The judge, Mr Justice Keith, had told him when he was sentenced: “Whatever the verdict of the jury, you would forever have been known as the man responsible for the largest trading loss in British banking history.”
He lost an appeal against deportation in 2016 and had wanted to take a judicial review to the Supreme Court about the Home Office’s request to deport him.
In Scotland, where he now lives, several Scottish politicians have become involved in supporting him against the Home Office moves.
They argue that he poses no threat to the country and is helping others understand the systemic risk still posed by the financial sector.

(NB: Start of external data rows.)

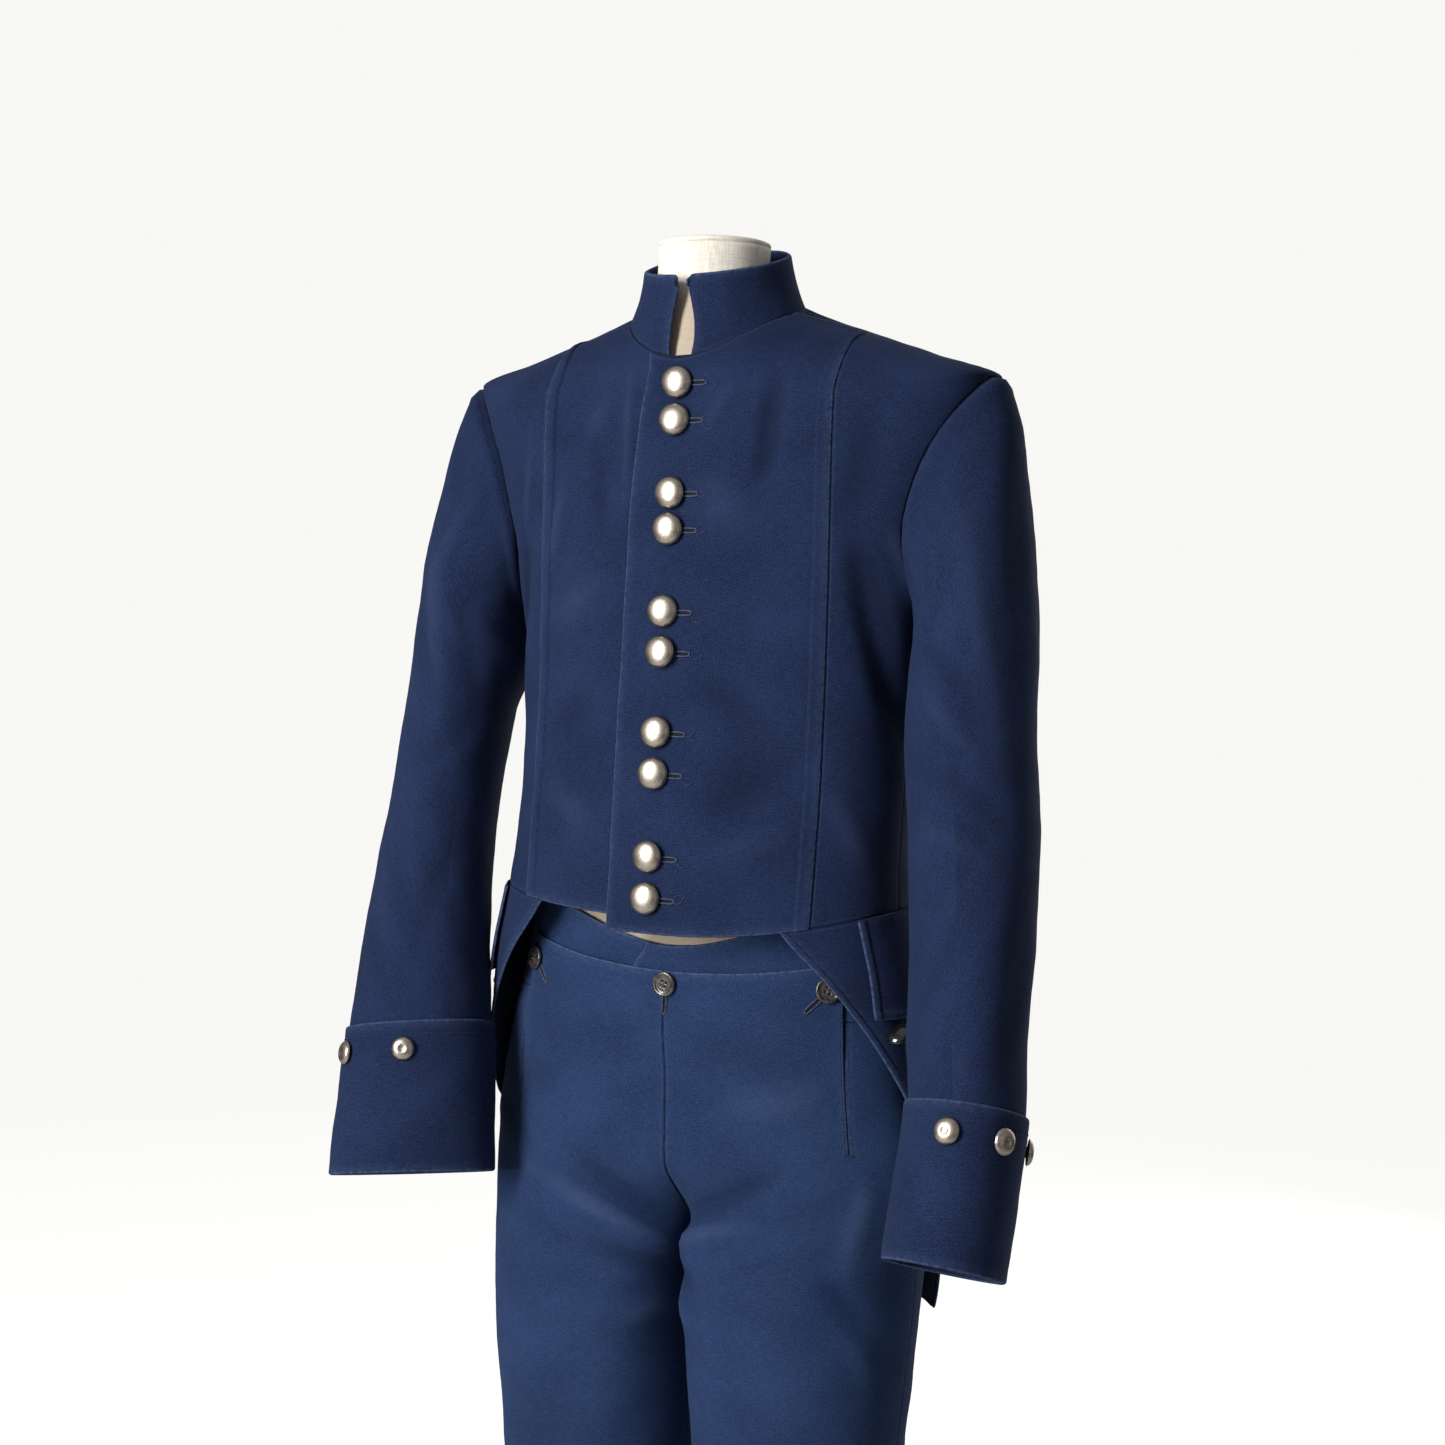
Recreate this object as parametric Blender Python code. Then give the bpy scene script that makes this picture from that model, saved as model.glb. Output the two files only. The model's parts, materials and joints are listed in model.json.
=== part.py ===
"""Stage costume on a limbless dress form: a short-tailed coat and fall-front trousers.

Metres, +Z up. The wearer faces -Y, so the wearer's left side is +X. The origin lies on the floor
under the middle of the round base.
"""
import math
from collections import namedtuple

import bpy
from mathutils import Vector

# Walls and gaps
SEAM_GAP = 0.0003
COAT_WALL = 0.0018
TROUSER_WALL = 0.0016
LAP_RISE = COAT_WALL + 0.0016

# Coat
COAT_HEM = 1.072
ARMPIT = 1.296
SHOULDER_TIP = 1.483
PRINCESS_TOP = 1.517
NECK_SEAM = 1.532
PRINCESS_X = 0.127
LAP_WIDTH = 0.011
LAP_EDGE_RISE = 0.0011
RIGHT_HEM_LIFT = 0.0103
RIGHT_LIFT_REACH = 0.12
FLAP_EDGE_X = -0.033
UNDERLAP_X = 0.028
LAP_FADE_START = 0.040
LAP_FADE_END = 0.080
ARMHOLE_FORE_REACH = 0.053
ARMHOLE_BACK_REACH = 0.066
VENT_HALF_ANGLE = 0.4

# Trousers
TROUSER_HEM = 0.050
CROTCH = 0.780
CROTCH_TOP_FORE = 0.868
CROTCH_TOP_BACK = 0.900
SLIT_FOOT = 0.883
SLIT_WIDTH = 0.0016
FALL_HALF_WIDTH_TOP = 0.139
FALL_HALF_WIDTH_FOOT = 0.152
FALL_TOP_MIDDLE = 1.0155
FALL_TOP_SIDE = 1.030
WAIST_SEAM = 0.985
WAISTBAND_TOP = 1.035
WAISTBAND_TOP_SIDE = 1.062
WAISTBAND_TIP_X = -0.030
WAISTBAND_UNDER_X = 0.020
FALL_RISE = TROUSER_WALL + 3 * SEAM_GAP

# Collar
COLLAR_WALL = 0.0026
COLLAR_GAP_BASE = 0.011
COLLAR_GAP_TOP = 0.005

# Form and stand
FORM_CLEARANCE = 0.0008
FORM_FOOT = 0.885
NECK_CENTRE_X = -0.004
NECK_CENTRE_Y = -0.026
NECK_TOP = 1.5865
CAP_RISE = 0.006
POLE_RADIUS = 0.0125
POLE_X = -0.094
POLE_Y = 0.004
BASE_RADIUS = 0.19
POLE_SEAT_GAP = 0.0006
BASE_HEIGHT = 0.012

CoatRow = namedtuple("CoatRow", "side_z fore_z back_z half_width fore_y side_y back_y square")
COAT = (
    CoatRow(1.072, 1.049, 1.075, 0.172, -0.116, -0.026, 0.098, 2.25),
    CoatRow(1.115, 1.099, 1.118, 0.169, -0.1125, -0.020, 0.097, 2.25),
    CoatRow(1.160, 1.153, 1.163, 0.168, -0.108, -0.014, 0.101, 2.25),
    CoatRow(1.210, 1.205, 1.213, 0.170, -0.104, -0.008, 0.107, 2.3),
    CoatRow(1.255, 1.251, 1.258, 0.174, -0.100, -0.003, 0.113, 2.35),
    CoatRow(1.296, 1.292, 1.300, 0.179, -0.0975, 0.002, 0.117, 2.4),
    CoatRow(1.345, 1.339, 1.350, 0.188, -0.094, 0.003, 0.119, 2.4),
    CoatRow(1.400, 1.390, 1.407, 0.206, -0.0905, 0.003, 0.115, 2.4),
    CoatRow(1.450, 1.435, 1.463, 0.2195, -0.087, 0.002, 0.105, 2.4),
    CoatRow(1.483, 1.460, 1.501, 0.2275, -0.0845, 0.000, 0.093, 2.4),
    CoatRow(1.502, 1.473, 1.522, 0.175, -0.083, -0.003, 0.081, 2.35),
    CoatRow(1.517, 1.484, 1.540, 0.125, -0.0830, -0.009, 0.067, 2.25),
    CoatRow(1.532, 1.495, 1.556, 0.072, -0.0868, -0.025, 0.040, 2.05),
)

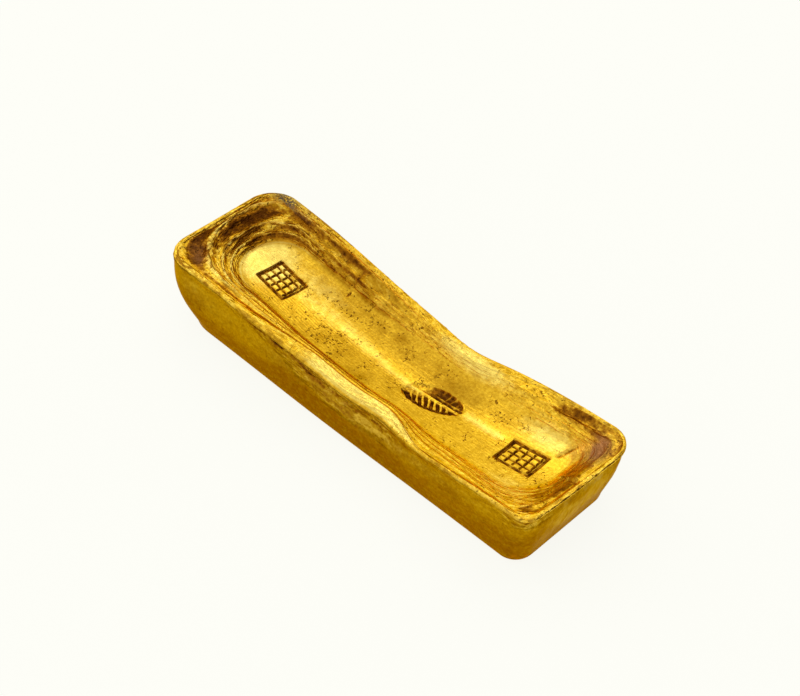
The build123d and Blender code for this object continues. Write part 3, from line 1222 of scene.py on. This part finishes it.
ring_space = node("CombineXYZ")
feed(ring_space.inputs[0], times(place_x, RIDGE_SCALE))
feed(ring_space.inputs[1], times(place_y, RIDGE_SCALE))
feed(ring_space.inputs[2], times(across, RIDGE_ACROSS))
wrinkle_noise = node("TexNoise")
feed(wrinkle_noise.inputs["Scale"], 1.0)
feed(wrinkle_noise.inputs["Detail"], 2.0)
feed(wrinkle_noise.inputs["Roughness"], 0.6)
feed(wrinkle_noise.inputs["Vector"], ring_space.outputs[0])
wrinkles = wrinkle_noise.outputs["Fac"]
folded = times(around(folds, medium, 0.5), ramp(folds, 0.02, 0.2))
# Painted shade with dirt in the valleys, then painted glints on the ridges.
valleys = less(1.0, ramp(wrinkles, 0.38, 0.47))
colour = colour_mix(times(folded, valleys, 0.9), colour, FOLD_DIRT_AND_SHADE)
ridges = times(folded, ramp(wrinkles, 0.53, 0.60))
ridges = times(ridges, less(0.75, larger(wall, deep_here), 0.4))
colour = colour_mix(ridges, colour, RIDGE_GLINT_GOLD)
print("crumpled skin:", len(nodes), "nodes")

# %% [markdown]
# Tarnish, and the painted shade that shares its value, is russet where it is thin and nearly
# black where it is thick, so the same value drives two mixes, one after the other. Film and
# soot lie over it. At last the whole colour is multiplied by two mottled ones, which break
# up any even patch.

# %% Tarnish and painted shade, film, soot and mottle
BLOOM = (0.60, 0.21, 0.008)
RUSSET = (0.30, 0.112, 0.005)
TARNISH_AND_SHADE = (0.085, 0.024, 0.003)
FILM = (0.33, 0.130, 0.038)
SOOT = (0.115, 0.085, 0.055)
MOTTLE_LOW, MOTTLE_HIGH = (0.88, 0.84, 0.74), (1.06, 1.07, 1.10)
SPECKLE_LOW, SPECKLE_HIGH = (0.80, 0.74, 0.55), (1.12, 1.15, 1.3)

bloom_here = times(around(bloom, fine, 0.5), ramp(bloom, 0.02, 0.25))
colour = colour_mix(bloom_here, colour, BLOOM)
# Painted shade shares this dark value with tarnish and dirt.
ragged_dark = times(around(dark, grain(1000, 3.0, 0.65), 1.6), ramp(dark, 0.02, 0.25))
colour = colour_mix(ramp(ragged_dark, 0.05, 0.55), colour, RUSSET)
colour = colour_mix(ramp(ragged_dark, 0.40, 1.0), colour, TARNISH_AND_SHADE)
colour = colour_mix(film, colour, FILM)
colour = colour_mix(times(soot, ramp(fine, 0.25, 0.6)), colour, SOOT)
mottle = colour_mix(ramp(medium, 0.34, 0.66), MOTTLE_LOW, MOTTLE_HIGH)
colour = colour_mix(0.8, colour, mottle, "MULTIPLY")
speckle = colour_mix(ramp(grain(2200, 2.0, 0.6), 0.34, 0.66), SPECKLE_LOW, SPECKLE_HIGH)
colour = colour_mix(less(0.7, rubbed_and_highlight_here, 0.45), colour, speckle, "MULTIPLY")
print("tarnish:", len(nodes), "nodes")

# %% [markdown]
# Fine lines follow the rings, as the shrinking metal left them. They are a sine of the
# distance across the rings that each vertex carries, bent a little by the clouds, and they
# fade where the gold is rubbed and where a highlight is painted.

# %% Lines that follow the rings
LINE_GOLD = (0.60, 0.32, 0.010)
LINES_PER_MM = 11.5

wavy_ring = plus(across, times(clouds, 0.8))
lines = math_node("SINE", times(wavy_ring, LINES_PER_MM))
line_here = times(line_share, ramp(medium, 0.34, 0.64), less(1.0, rubbed_and_highlight_here, 0.75))
line_dirt = times(less(line_here, times(ramp(lines, -1.0, 0.2), line_here)), 0.60)
colour = colour_mix(line_dirt, colour, LINE_GOLD)
print("ring lines:", len(nodes), "nodes")

# %% [markdown]
# Pits are the small dark holes that gas left. They are the deepest places of a fine noise,
# and a slower noise and the pit groups decide where they are open. Hair cracks are where
# another noise crosses its middle. A Voronoi texture gives the few red-brown specks on the
# walls, one to a cell.

# %% Pits, hair cracks and specks
SPECK = (0.16, 0.045, 0.006)

pit_field = less(grain(1700, 2.0, 0.6), grouped, 0.022)
pit_hole = less(1.0, ramp(pit_field, 0.335, 0.385))
pit_here = larger(ramp(grain(230, 3.0, 0.6), 0.53, 0.60), ramp(grouped, 0.1, 0.4))
pit_here = times(pit_here, less(1.0, wall, 0.6))
pit = times(pit_hole, pit_here, less(1.0, rubbed_and_highlight_here, 0.8))
crossing = math_node("ABSOLUTE", less(grain(420, 3.0, 0.55), 0.5))
crack = less(1.0, ramp(crossing, 0.004, 0.014))
crack_here = ramp(grain(330, 3.0, 0.6, stretch=(1.0, 1.0, 0.2)), 0.58, 0.64)
crack = times(crack, crack_here, less(1.0, wall), less(1.0, rubbed_and_highlight_here, 0.7))
pit = larger(pit, crack)
colour = colour_mix(times(pit, 0.8), colour, TARNISH_AND_SHADE)

specks = node("TexVoronoi", feature="F1")
feed(specks.inputs["Scale"], 240)
feed(specks.inputs["Vector"], position)
speck = less(1.0, ramp(around(specks.outputs["Distance"], fine, 0.25), 0.06, 0.14))
speck = times(speck, wall, ramp(clouds, 0.42, 0.52))
colour = colour_mix(times(speck, 0.75), colour, SPECK)
print("pits and specks:", len(nodes), "nodes")

# %% [markdown]
# Bump. The larger folds are in the mesh, and only what is finer than its faces is bump
# here: lines, streaks, grain, scratches, wrinkles and pits. With a Distance of 1 the
# heights are metres, so 0.000010 is a hundredth of a millimetre.

# %% The bump of the metal
# Each pattern and how high it stands, in metres.
HEIGHTS = (
    (times(lines, line_here), 0.000010),
    (streaks, 0.000022),
    (fine, 0.000010),
    (medium, 0.000034),
    (times(scratched, wall), 0.000012),
    (times(wrinkles, folds), 0.00065),
    (times(grain(1300, 1.5, 0.5), folds), 0.00012),
    (pit, -0.00008),
)
height = plus(*(times(pattern, metres) for pattern, metres in HEIGHTS))
bump = node("Bump")
feed(bump.inputs["Strength"], 1.0)
feed(bump.inputs["Distance"], 1.0)
feed(bump.inputs["Height"], height)
print("bump from", len(HEIGHTS), "patterns")

# %% [markdown]
# The shader. Gold stays metallic under thin tarnish, because a half-metal looks grey there.
# Only film and soot dull it. Cast walls and the dark of tarnish and painted shade are rougher
# than rubbed gold. The mesh then rides on the bar's body and takes the place of the CAD node.

# %% The gold shader
SMOOTHEST, ROUGHEST = 0.16, 0.30
WALL_ROUGHER, TARNISH_ROUGHER = 0.14, 0.18
EDGE_TINT = (1.0, 0.72, 0.25)

rough = node("MapRange")
feed(rough.inputs[0], medium)
feed(rough.inputs[3], SMOOTHEST)
feed(rough.inputs[4], ROUGHEST)
roughness = plus(rough.outputs[0], times(wall, WALL_ROUGHER), times(ragged_dark, TARNISH_ROUGHER))

shader = node("BsdfPrincipled")
feed(shader.inputs["Specular Tint"], EDGE_TINT)
feed(shader.inputs["Base Color"], colour)
feed(shader.inputs["Roughness"], roughness)
feed(shader.inputs["Metallic"], less(1.0, larger(film, soot), 0.45))
feed(shader.inputs["Normal"], bump.outputs[0])
output = node("OutputMaterial")
feed(output.inputs[0], shader.outputs[0])
mesh.materials.append(gold)

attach(ingot_cast, "root")
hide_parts("ingot")
print("gold shader:", len(nodes), "nodes")

# %% [markdown]
# The stage is a pale paper floor. It is almost white for the camera and for reflections,
# which a share of plain emission gives, and the rest is a diffuse surface that keeps the
# soft shadow of the bar.

# %% Floor
FLOOR_REACH = 3.0
PAPER, PAPER_WHITE = (0.97, 0.97, 0.92), (1.0, 1.0, 0.94)
WHITE_SHARE = 0.9

floor_mesh = bpy.data.meshes.new("floor")
flat = bmesh.new()
bmesh.ops.create_grid(flat, x_segments=1, y_segments=1, size=FLOOR_REACH)
flat.to_mesh(floor_mesh)
flat.free()
floor = bpy.data.objects.new("floor", floor_mesh)
bpy.context.scene.collection.objects.link(floor)

paper = bpy.data.materials.new("paper")
paper.use_nodes = True
nodes, links = paper.node_tree.nodes, paper.node_tree.links
nodes.clear()
diffuse = node("BsdfDiffuse")
feed(diffuse.inputs[0], PAPER)
white = node("Emission")
feed(white.inputs[0], PAPER_WHITE)
feed(white.inputs[1], 1.0)
rays = node("LightPath").outputs
seen = larger(larger(rays["Is Camera Ray"], rays["Is Glossy Ray"]), rays["Is Transmission Ray"])
blend = node("MixShader")
feed(blend.inputs[0], times(seen, WHITE_SHARE))
feed(blend.inputs[1], diffuse.outputs[0])
feed(blend.inputs[2], white.outputs[0])
output = node("OutputMaterial")
feed(output.inputs[0], blend.outputs[0])
floor_mesh.materials.append(paper)
floor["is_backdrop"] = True
print("floor:", [round(side, 1) for side in floor.dimensions])

# %% [markdown]
# Lamps. A metal is seen by what it mirrors, so each lamp is placed for a highlight: one
# soft box behind the bar for the long shine down the trough, one higher up for the pool at
# the left end, and one at the left that also gives the soft shadow on the right.

# %% Soft boxes
BOX_DISTANCE = 0.9
# A box's direction from the bar, its size in metres and how bright its face is.
BOXES = {
    "box_behind": ((-0.54, 0.47, 0.70), 0.25, 1.25),
    "box_pool": ((-0.27, 0.50, 0.82), 0.22, 1.3),
    "box_left": ((-0.84, -0.10, 0.54), 0.35, 1.35),
}

for name, (direction, size, radiance) in BOXES.items():
    lamp = bpy.data.lights.new(name, "AREA")
    lamp.shape = "DISK"
    lamp.size = size
    lamp.energy = radiance * math.pi * math.pi * (size / 2) ** 2
    box = bpy.data.objects.new(name, lamp)
    bpy.context.scene.collection.objects.link(box)
    box.location = Vector(direction).normalized() * BOX_DISTANCE
    box.rotation_euler = Vector(direction).to_track_quat("Z", "Y").to_euler()
    print(name, "watts:", round(lamp.energy, 3))

# %% [markdown]
# The world is a pale sky, a little darker overhead, so that the floor of the dish doesn't
# wash out. One warm dark flag to the right and behind is mirrored in the slopes that face
# it, and keeps the risers of the left steps deep.

# %% World
SKY_LOW, SKY_HIGH = (1.0, 1.0, 0.98), (0.86, 0.86, 0.86)
SKY_STRENGTH = 1.1
FLAG_DIRECTION, FLAG = (0.82, 0.47, 0.32), (0.11, 0.065, 0.035)
FLAG_OUTER, FLAG_INNER = 0.66, 0.90

world = bpy.data.worlds.new("studio")
bpy.context.scene.world = world
world.use_nodes = True
nodes, links = world.node_tree.nodes, world.node_tree.links
nodes.clear()
looking = node("TexCoord").outputs["Generated"]
upward = node("SeparateXYZ")
feed(upward.inputs[0], looking)
sky = colour_mix(ramp(upward.outputs[2], 0.1, 0.8), SKY_LOW, SKY_HIGH)
toward_flag = node("VectorMath", operation="DOT_PRODUCT")
feed(toward_flag.inputs[0], looking)
toward_flag.inputs[1].default_value = FLAG_DIRECTION
sky = colour_mix(ramp(toward_flag.outputs["Value"], FLAG_OUTER, FLAG_INNER), sky, FLAG)
background = node("Background")
feed(background.inputs[0], sky)
feed(background.inputs[1], SKY_STRENGTH)
output = node("OutputWorld")
feed(output.inputs[0], background.outputs[0])
print("world:", len(nodes), "nodes")

# %% [markdown]
# The camera stands where the photographer's did: 46 degrees round from the near long side,
# 45 degrees up, with a long lens about 39 cm away. A lens shift moves the bar off the
# middle of the picture without turning the camera.

# %% Camera
CAMERA_ROUND, CAMERA_UP, CAMERA_ROLL = (math.radians(angle) for angle in (45.6, 45.34, 0.25))
CAMERA_DISTANCE = 0.3922
LOOK_AT = (0, -0.00075, 0.00644)

toward = Vector(
    (
        math.cos(CAMERA_UP) * math.sin(CAMERA_ROUND),
        -math.cos(CAMERA_UP) * math.cos(CAMERA_ROUND),
        math.sin(CAMERA_UP),
    )
)
lens = bpy.data.cameras.new("camera")
lens.sensor_width = 36
lens.lens = 103.4
lens.shift_x = 0.0135
lens.shift_y = 0.0328
camera = bpy.data.objects.new("camera", lens)
camera.location = Vector(LOOK_AT) + toward * CAMERA_DISTANCE
camera.rotation_mode = "QUATERNION"
camera.rotation_quaternion = toward.to_track_quat("Z", "Y") @ Quaternion((0, 0, 1), CAMERA_ROLL)
bpy.context.scene.collection.objects.link(camera)
bpy.context.scene.camera = camera
bpy.context.scene.view_settings.view_transform = "Standard"
print("camera at, cm:", [round(c * 100, 1) for c in camera.location])

# %% [markdown]
# Last, the boxes of the CAD and of what is seen are put side by side, to compare them.

# %% Sizes side by side
def plain(corners):
    return [[float(c) for c in corner] for corner in corners]


{"cad": plain(cad_box), "visual": plain(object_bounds())}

Adoboli told BBC economics editor Kamal Ahmed in an interview in 2016 that he was “sorry beyond words… I failed. I made mistakes”.
Asked if the crimes he committed – booking fictitious trades to cover up gambles in the hunt for profits – could happen again, he had told the BBC: “Absolutely.”
Adoboli’s spokesperson said he was being held at Scotland’s Dungaval Immigration Removal Centre.
The spokesperson added that the Home Office has indicated its intention to deport him on or soon after 10 September.
He was detained when attending a monthly check-in at Livingston police station.